Cross-Species Insights from ART-D to Uncover Evolutionarily Conserved Oncogenic Mechanisms

Cancer arises from oncogenic clones, yet the dynamic mechanisms governing their stepwise evolution toward malignancy remain incompletely understood. Here, we establish the Atlas of Ras-driven Tumors in Drosophila (ART-D), a systematic, cross-species platform that dissects the molecular and phenotypic trajectories of tumorigenesis through ten genetically defined RasV12-driven models. By integrating longitudinal phenotypic profiling, we define three conserved stages of tumor development—initiation, promotion, and progression—distinguished by dynamic changes in tumor burden and tumor-induced cachexia. Transcriptomic dynamics reveal stage-specific signaling rewiring: early tumorigenesis is marked by co-activation of JAK/STAT, NF-κB/Toll, and MAPK pathways, whereas malignant progression is driven by Notch hyperactivation and Hippo pathway inactivation.

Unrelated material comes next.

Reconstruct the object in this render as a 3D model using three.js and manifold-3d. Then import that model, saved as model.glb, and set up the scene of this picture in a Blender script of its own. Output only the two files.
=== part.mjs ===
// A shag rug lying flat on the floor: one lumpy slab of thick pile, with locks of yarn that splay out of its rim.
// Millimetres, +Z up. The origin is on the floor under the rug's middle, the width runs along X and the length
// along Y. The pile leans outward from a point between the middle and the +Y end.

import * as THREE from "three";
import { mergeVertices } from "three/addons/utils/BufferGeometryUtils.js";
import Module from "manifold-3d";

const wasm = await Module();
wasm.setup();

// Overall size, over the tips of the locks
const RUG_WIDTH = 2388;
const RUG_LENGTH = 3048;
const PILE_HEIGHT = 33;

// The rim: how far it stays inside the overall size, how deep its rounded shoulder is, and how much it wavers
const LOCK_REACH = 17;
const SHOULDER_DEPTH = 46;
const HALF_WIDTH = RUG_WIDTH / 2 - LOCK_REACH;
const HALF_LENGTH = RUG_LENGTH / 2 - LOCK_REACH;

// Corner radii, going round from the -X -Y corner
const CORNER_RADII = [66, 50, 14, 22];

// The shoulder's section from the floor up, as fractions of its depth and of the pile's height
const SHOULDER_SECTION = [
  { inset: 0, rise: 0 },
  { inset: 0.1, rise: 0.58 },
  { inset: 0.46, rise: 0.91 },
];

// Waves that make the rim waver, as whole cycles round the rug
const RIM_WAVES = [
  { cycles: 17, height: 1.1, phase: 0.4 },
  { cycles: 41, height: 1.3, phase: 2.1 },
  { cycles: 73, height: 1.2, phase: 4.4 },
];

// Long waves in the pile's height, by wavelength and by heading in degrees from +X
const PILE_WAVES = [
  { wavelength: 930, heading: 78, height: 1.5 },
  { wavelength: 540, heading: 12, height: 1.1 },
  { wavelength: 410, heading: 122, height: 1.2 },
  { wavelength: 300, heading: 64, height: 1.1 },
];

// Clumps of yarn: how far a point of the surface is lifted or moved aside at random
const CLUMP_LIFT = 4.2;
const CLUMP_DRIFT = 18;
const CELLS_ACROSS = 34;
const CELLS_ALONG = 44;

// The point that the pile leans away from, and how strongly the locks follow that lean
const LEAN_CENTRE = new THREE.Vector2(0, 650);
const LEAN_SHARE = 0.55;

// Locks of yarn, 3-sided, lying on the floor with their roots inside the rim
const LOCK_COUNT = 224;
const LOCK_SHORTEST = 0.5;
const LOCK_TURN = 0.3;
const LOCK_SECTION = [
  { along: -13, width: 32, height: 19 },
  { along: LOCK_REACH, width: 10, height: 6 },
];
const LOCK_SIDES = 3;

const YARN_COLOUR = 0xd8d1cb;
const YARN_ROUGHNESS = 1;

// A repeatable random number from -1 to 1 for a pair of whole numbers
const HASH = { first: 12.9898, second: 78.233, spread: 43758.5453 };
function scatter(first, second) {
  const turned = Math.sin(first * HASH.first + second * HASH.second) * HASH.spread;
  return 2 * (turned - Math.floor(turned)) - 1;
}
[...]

Through integrative multi-omics and machine learning, we uncover an evolutionarily conserved pathogenic network involving coordinated JNK, NF-κB/Toll, Notch, and Hippo signaling that is functionally validated across species. ART-D provides a transformative resource that bridges Drosophila genetics and human cancer biology, offering a framework for decoding conserved oncogenic principles and enabling precision targeting of stage-specific vulnerabilities in RAS-driven cancers.